The lawsuits bring claims under the Administrative Procedure Act, the major questions doctrine, and even raise serious First Amendment concerns about compelled speech when it comes to the disclosures.
Mountain States’ amicus brief on behalf of our clients urges the court to strike down the rules. We sent a clear message that the SEC has acted arbitrarily and capriciously, arguing that it failed to adequately consider the full economic impact of the rule, particularly on small and medium-sized businesses. Ultimately, we hope to protect the ability of small and medium-sized businesses to compete and thrive, without being burdened by regulations designed for much larger companies.
What’s at Stake
For Our Clients and Small Businesses
For Job Creators Network Foundation and the National Association of Wholesaler-Distributors, the stakes are high.
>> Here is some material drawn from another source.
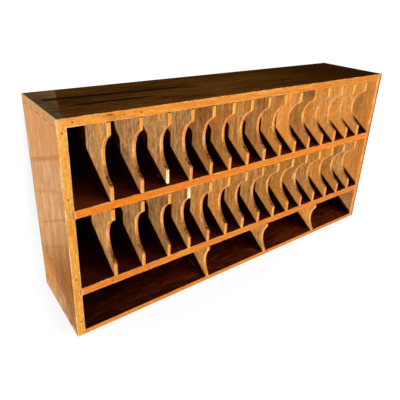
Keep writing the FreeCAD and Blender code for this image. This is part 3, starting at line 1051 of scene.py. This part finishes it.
# %% A bundle of splinters
def splinters(name, low, high, depth, seed):
    """A closed shell on a break. Seen from the front it fills the box from low to high, in metres.
    Over u across the wood and v up it, the front stands out by depth * edge(u, v) * ridges(u, v):
    edge falls to 0 on the outline, and ridges is a sum of cosines of u whose phases drift with v,
    sharpened by a square root so that the fibres look torn."""
    across, upwards, circle, sunk = 49, 97, 6.28, 0.0003
    u, v = np.meshgrid(np.linspace(0, 1, across), np.linspace(0, 1, upwards))
    rng = np.random.default_rng(seed)
    ridges = np.zeros_like(u)
    for count in (3, 5, 9, 14):
        phase, drift = rng.uniform(0, circle), rng.uniform(-2, 2)
        wave = circle * count * u + phase + drift * v * 2 + np.sin(circle * v * 2 + phase)
        ridges += np.cos(wave) / count
    ridges = (ridges - ridges.min()) / (ridges.max() - ridges.min())
    ragged_end = 0.86 + 0.14 * np.cos(circle * (4 * u + rng.uniform()))
    edge = np.clip(np.minimum(u, 1 - u) * 9, 0, 1) * np.clip(v * 14, 0, 1)
    edge = edge * np.clip((ragged_end - v) * 12, 0, 1)
    out = depth * edge * (0.35 + 0.65 * np.sqrt(ridges))
    x = low[0] + (high[0] - low[0]) * u
    z = low[2] + (high[2] - low[2]) * v
    front_grid = np.stack([x, high[1] - out, z], axis=-1)
    back_grid = np.stack([x, np.full_like(x, high[1] + sunk), z], axis=-1)
    index = np.arange(across * upwards).reshape(upwards, across)
    corners = [index[:-1, :-1], index[:-1, 1:], index[1:, 1:], index[1:, :-1]]
    quads = np.stack(corners, axis=-1).reshape(-1, 4)
    behind = quads[:, ::-1] + across * upwards
    loop = np.concatenate([index[0, :-1], index[:-1, -1], index[-1, :0:-1], index[:0:-1, 0]])
    following = np.roll(loop, -1)
    wall = [following, loop, loop + across * upwards, following + across * upwards]
    points = np.concatenate([front_grid.reshape(-1, 3), back_grid.reshape(-1, 3)])
    faces = np.concatenate([quads, behind, np.stack(wall, axis=-1)])
    mesh = bpy.data.meshes.new(name)
    mesh.from_pydata(points.tolist(), [], faces.tolist())
    print(name, "points:", len(points), "stands out by", round(float(out.max()) * 1000, 2), "mm")
    return into_scene(name, mesh)


# %% The finish of fresh splinters, and the two pieces
def splinter_finish():
    """Cream wood that has not seen light yet, dull all over."""
    f = Finish("fresh_split_wood")
    fibres = f.noise("Z", 20, 1.0, 9.0, 3.0, 0.65)
    return f.finish(fresh_colour(f), f.fade(fibres, 0.3, 0.8, 0.7, 0.85), fibres, 0.0004, 0.1)


split_wood = splinter_finish()
inset = 0.0004
# piece, divider, depth of the notch, and the heights of its foot and head, in metres
breaks = (("foot_break", "upper_divider_03", 0.009, 0.3795, 0.423),
          ("head_break", "middle_divider_04", 0.010, 0.3165, 0.3535))
for name, divider, notch, low_z, high_z in breaks:
    low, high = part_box(divider)
    corners = (low[0] + inset, 0, low_z), (high[0] - inset, front / 1000 + notch, high_z)
    torn = splinters(name, *corners, depth=0.003, seed=8)
    torn.data.materials.append(split_wood)
    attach(torn, "root")

# %% [markdown]
# ## The nails
# Nails of that age are plain steel, and damp air rusts them brown. Their heads are only a few
# millimetres wide, and one flat brown would do from afar. Close to, steel shines between the rust,
# so a mask of small patches mixes the two, and turns Metallic off where the rust is.

# %% The finish of the nails
def steel_finish():
    """Old steel: grey-brown, rusted in patches."""
    f = Finish("old_steel")
    rust = patches(f, 1.5, 3.0, 0.2, 0.45)
    f.feed("Metallic", 1 - rust)
    colour = f.mix(rust, tint(96, 80, 70), tint(92, 42, 24))
    return f.finish(colour, rust * 0.4 + 0.35, rust, 0.0002, 0.5)


steel = steel_finish()
for name in ("front_edge_nails", "back_panel_nails"):
    dress(name, steel)
    print(name, "are of", steel.name)

# %% [markdown]
# ## Floor and light
# The case stands on a plain white floor. The main light comes from the front left and slants a
# little upwards, from below the floor, so the floor is told to cast no shadow. It lights the left
# faces and the front edges and leaves a shadow in every hole that climbs towards the back. Soft
# boxes at the left, behind, right, above and in front fill the rest, so that every side can be
# seen. A light from below leaves nothing on the floor, so the floor's own formula adds the faint
# grey that a case has at its left and behind it. The floor and the room are white to the eye by
# Light Path and stay dark to the wood, because a really white room would wash out the shadows.

# %% The floor
def floor_sheet(reach):
    """A flat square: x and y each run from -reach to reach, z is a hair under the case."""
    corners = np.array([(-1, -1, 0), (1, -1, 0), (1, 1, 0), (-1, 1, 0)], float) * reach
    corners[:, 2] = -0.0005
    mesh = bpy.data.meshes.new("floor")
    mesh.from_pydata(corners.tolist(), [], [(0, 1, 2, 3)])
    return into_scene("floor", mesh)


floor_reach = 30.0
floor = floor_sheet(floor_reach)
floor.visible_shadow = False
print("the floor is", 2 * floor_reach, "m wide")

# %% The floor's white, and its faint shadow
white = Finish("white_floor")
seen = white.seen()
length = {"operation": "LENGTH"}
far_off = white.node("ShaderNodeVectorMath", length, {0: white.point}, out="Value")
behind_back = white.high(white.y - back, 0)
outside = (case_low[0] - white.x) + behind_back * 0.225
shadow = white.fade(outside, 85, -5) * white.fade(outside, -500, -50)
shadow = shadow * white.fade(white.y, -170, -60) * white.fade(white.y, 3200, 2000)
shade = shadow * white.fade(white.y, 0, 900, 0.13, 0.24)
plain = white.fade(far_off, 1500, 3000, 0.94, 1.0) * (1 - shade)
white.feed("Emission Color", white.dim((1, 1, 1), plain * seen))
white.feed("Emission Strength", 1.0)
white.feed("Base Color", white.dim((1, 1, 1), seen * 0.08 + 0.1))
white.feed("Roughness", 1.0)
white.feed("Specular IOR Level", 0.0)
floor.data.materials.append(white.owner)
print("the floor's finish has", len(white.tree.nodes), "nodes")


# %% The lights
def lamp(name, kind, place, target, energy, size):
    """A sun, whose size is an angle, or a square soft box, whose size is in metres."""
    data = bpy.data.lights.new(name, kind)
    data.energy = energy
    if kind == "SUN":
        data.angle = size
    else:
        data.shape, data.size = "SQUARE", size
    made = into_scene(name, data)
    made.location = place
    made.rotation_mode = "QUATERNION"
    made.rotation_quaternion = (Vector(target) - Vector(place)).to_track_quat("-Z", "Y")


lamp("main_light", "SUN", (-1.0, -1.5, -1.03), (0, 0, 0), 4.4, 0.008)
lamp("soft_box_left", "AREA", (-3.0, 0.8, 1.6), (-0.6, 0.1, 0.3), 24, 1.6)
lamp("soft_box_behind", "AREA", (-0.8, 2.6, 2.4), (0, 0, 0.3), 70, 2.0)
lamp("soft_box_right", "AREA", (2.8, 0.8, 2.0), (0.6, 0, 0.3), 45, 1.6)
lamp("soft_box_above", "AREA", (0.0, 0.6, 3.4), (0, 0, 0.3), 12, 2.0)
lamp("soft_box_front", "AREA", (2.4, -2.4, 3.0), (0.1, 0, 0.3), 60, 1.8)

# %% The room
room = Recipe(bpy.data.worlds.new("room"), "Background")
brightness = {"Value": room.seen(), "To Min": 0.025, "To Max": 1.0}
room.feed("Strength", room.node("ShaderNodeMapRange", values=brightness))
room.feed("Color", (1, 1, 1, 1))
bpy.context.scene.world = room.owner
print("the world is", bpy.context.scene.world.name)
Small and medium-sized businesses would face significant new costs to collect, analyze, and report “climate-related” data. These businesses often operate on thin profit margins, and lack the resources to hire additional staff or outside consultants for this purpose. But they may lose contracts with larger companies if they cannot provide the required data, creating a two-tiered market where smaller businesses without the resources to track and report emissions are shut out of lucrative contracts. For instance, a small trucking company might lose business to a larger competitor that can offer detailed emissions data for its fleet.
For All Americans
For the broader American public, the rule’s implications would lead to economic harm and reduced job creation, particularly in sectors dominated by small and medium-sized businesses. Consumers would then face higher prices for goods and services, as businesses pass on compliance costs. Moreover, the rule represents the worst kind of government overreach, with an unelected agency – the SEC – making major policy decisions that would reshape the economy. This case raises important questions about the balance of power between government agencies and Congress in addressing complex issues like climate change.